AWS Response and Safeguards
AWS quickly implemented measures post-incident, including mandatory peer reviews for AI-driven changes and staff training on risks. The company aims for 80 percent of developers to use AI weekly for coding, while monitoring adoption closely. An AWS spokesperson attributed the disruption to user error, specifically misconfigured access controls, and described it as a brief event limited to one service in mainland China's regions. It did not affect core services like compute, storage, or databases.
Despite these steps, skepticism persists among employees. Many question AI's reliability for critical tasks, citing error risks in complex environments.
Broader Implications for AI in Cloud Computing
The outage underscores a pivotal challenge in AI adoption: balancing innovation with stability. As tools like Kiro gain human-like permissions, small decisions can cascade into major disruptions. This follows other AWS incidents, including a significant October outage impacting global services like Reddit and Snapchat. It raises questions about oversight in agentic AI systems, where autonomy meets interdependent infrastructure.
Experts view this as a test of AI's S-curve in cloud operations. Early enthusiasm for productivity gains must now address systemic vulnerabilities, especially as competitors advance in AI offerings.
Conclusion
Amazon's AI-driven outages reveal the double-edged nature of autonomous tools in cloud giants.
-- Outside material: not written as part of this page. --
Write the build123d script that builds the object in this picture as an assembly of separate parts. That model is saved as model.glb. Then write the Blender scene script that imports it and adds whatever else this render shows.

While promising efficiency, they demand robust guardrails to prevent escalation.
Businesses relying on AWS should monitor AI integration closely and prioritize hybrid human-AI workflows. This incident serves as a wake-up call: innovation thrives with caution.
AWS's insistence on blaming user error masks a deeper irony: by building AI agents that mimic human engineers yet lack human judgment, they've engineered a system where the real failure is granting machines the autonomy to out-stupid their creators.